Aim: Give every line of the material again, exactly as written.

Data segment:
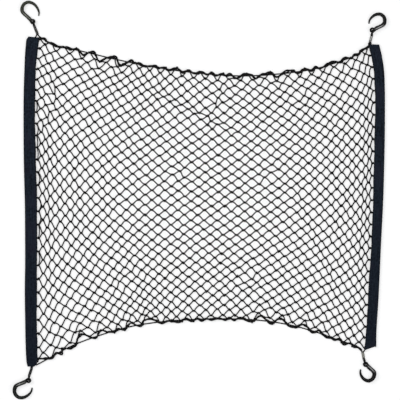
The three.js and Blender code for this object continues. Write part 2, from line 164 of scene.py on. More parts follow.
def joined(*parts):
    """Several results of bars() as one."""
    corners, faces, first = [], [], 0
    for points, groups in parts:
        corners.append(points)
        faces += [(f + first, uv) for f, uv in groups]
        first += len(points)
    return np.concatenate(corners), faces


def in_metres(shape):
    corners, groups = shape
    return corners * MM, [(f, uv * [MM, 1]) for f, uv in groups]


def new_piece(name, shape):
    """A mesh object from corners and groups of faces with their UVs."""
    corners, groups = shape
    sizes = np.concatenate([np.full(len(f), f.shape[1]) for f, _ in groups])
    uvs = np.concatenate([uv.reshape(-1, 2) for _, uv in groups])
    mesh = bpy.data.meshes.new(name)
    mesh.vertices.add(len(corners))
    mesh.vertices.foreach_set("co", np.ascontiguousarray(corners, np.float32).ravel())
    mesh.loops.add(int(sizes.sum()))
    mesh.loops.foreach_set("vertex_index", np.concatenate([f.ravel() for f, _ in groups]).astype(np.int32))
    mesh.polygons.add(len(sizes))
    mesh.polygons.foreach_set("loop_start", np.r_[0, np.cumsum(sizes)[:-1]].astype(np.int32))
    mesh.update(calc_edges=True)
    mesh.polygons.foreach_set("use_smooth", np.ones(len(sizes), bool))
    mesh.uv_layers.new(name="Along").data.foreach_set("uv", uvs.astype(np.float32).ravel())
    piece = bpy.data.objects.new(name, mesh)
    bpy.context.collection.objects.link(piece)
    return piece


def belongs(piece, stands_for=None):
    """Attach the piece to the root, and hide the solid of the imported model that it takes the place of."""
    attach(piece, "root")
    if stands_for:
        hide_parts(stands_for)


def report(piece):
    triangles = sum(len(face.vertices) - 2 for face in piece.data.polygons)
    print(piece.name, "has", triangles, "triangles")


# %% [markdown]
# ## The corners, in millimetres
# Each corner has a crimped ferrule. On the side of the net it takes in the edge elastic and the end of
# the band's elastic, and on the other side the same elastic comes out as a loop through the eye of the
# hook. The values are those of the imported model, so that the visible pieces lie where the solids lie: the
# middle of the ferrule and its way toward the net, where the band's elastic ends, the side of the ferrule
# that the edge elastic leaves, the middle of the hook's eye, the way the hook points in degrees and to
# which hand it bends, and where the edge elastic turns into the edge. Only bow and stout say more. The
# hooks were bent by hand, so no two are alike: bow holds how wide and how deep a hook's bow is against
# the pattern and how far out in millimetres it is set, and stout how thick the coated wire is.
# %% Corner values
CORD_RADIUS = 1.5
CORD_HEIGHT = 1.6
CORD_SPLAY = 1.65
STRAIGHT_LEAD = 1.2
GAP = 0.3
FERRULE_LENGTH = 13
FERRULE_WIDTH = 6.4
FERRULE_HEIGHT = 4.2
BAND_HEIGHT = 5.4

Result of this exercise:
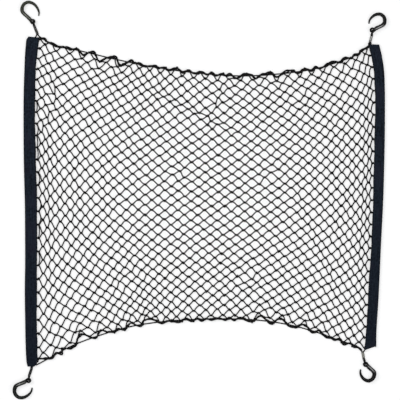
The three.js and Blender code for this object continues. Write part 2, from line 164 of scene.py on. More parts follow.
def joined(*parts):
    """Several results of bars() as one."""
    corners, faces, first = [], [], 0
    for points, groups in parts:
        corners.append(points)
        faces += [(f + first, uv) for f, uv in groups]
        first += len(points)
    return np.concatenate(corners), faces


def in_metres(shape):
    corners, groups = shape
    return corners * MM, [(f, uv * [MM, 1]) for f, uv in groups]


def new_piece(name, shape):
    """A mesh object from corners and groups of faces with their UVs."""
    corners, groups = shape
    sizes = np.concatenate([np.full(len(f), f.shape[1]) for f, _ in groups])
    uvs = np.concatenate([uv.reshape(-1, 2) for _, uv in groups])
    mesh = bpy.data.meshes.new(name)
    mesh.vertices.add(len(corners))
    mesh.vertices.foreach_set("co", np.ascontiguousarray(corners, np.float32).ravel())
    mesh.loops.add(int(sizes.sum()))
    mesh.loops.foreach_set("vertex_index", np.concatenate([f.ravel() for f, _ in groups]).astype(np.int32))
    mesh.polygons.add(len(sizes))
    mesh.polygons.foreach_set("loop_start", np.r_[0, np.cumsum(sizes)[:-1]].astype(np.int32))
    mesh.update(calc_edges=True)
    mesh.polygons.foreach_set("use_smooth", np.ones(len(sizes), bool))
    mesh.uv_layers.new(name="Along").data.foreach_set("uv", uvs.astype(np.float32).ravel())
    piece = bpy.data.objects.new(name, mesh)
    bpy.context.collection.objects.link(piece)
    return piece


def belongs(piece, stands_for=None):
    """Attach the piece to the root, and hide the solid of the imported model that it takes the place of."""
    attach(piece, "root")
    if stands_for:
        hide_parts(stands_for)


def report(piece):
    triangles = sum(len(face.vertices) - 2 for face in piece.data.polygons)
    print(piece.name, "has", triangles, "triangles")


# %% [markdown]
# ## The corners, in millimetres
# Each corner has a crimped ferrule. On the side of the net it takes in the edge elastic and the end of
# the band's elastic, and on the other side the same elastic comes out as a loop through the eye of the
# hook. The values are those of the imported model, so that the visible pieces lie where the solids lie: the
# middle of the ferrule and its way toward the net, where the band's elastic ends, the side of the ferrule
# that the edge elastic leaves, the middle of the hook's eye, the way the hook points in degrees and to
# which hand it bends, and where the edge elastic turns into the edge. Only bow and stout say more. The
# hooks were bent by hand, so no two are alike: bow holds how wide and how deep a hook's bow is against
# the pattern and how far out in millimetres it is set, and stout how thick the coated wire is.
# %% Corner values
CORD_RADIUS = 1.5
CORD_HEIGHT = 1.6
CORD_SPLAY = 1.65
STRAIGHT_LEAD = 1.2
GAP = 0.3
FERRULE_LENGTH = 13
FERRULE_WIDTH = 6.4
FERRULE_HEIGHT = 4.2
BAND_HEIGHT = 5.4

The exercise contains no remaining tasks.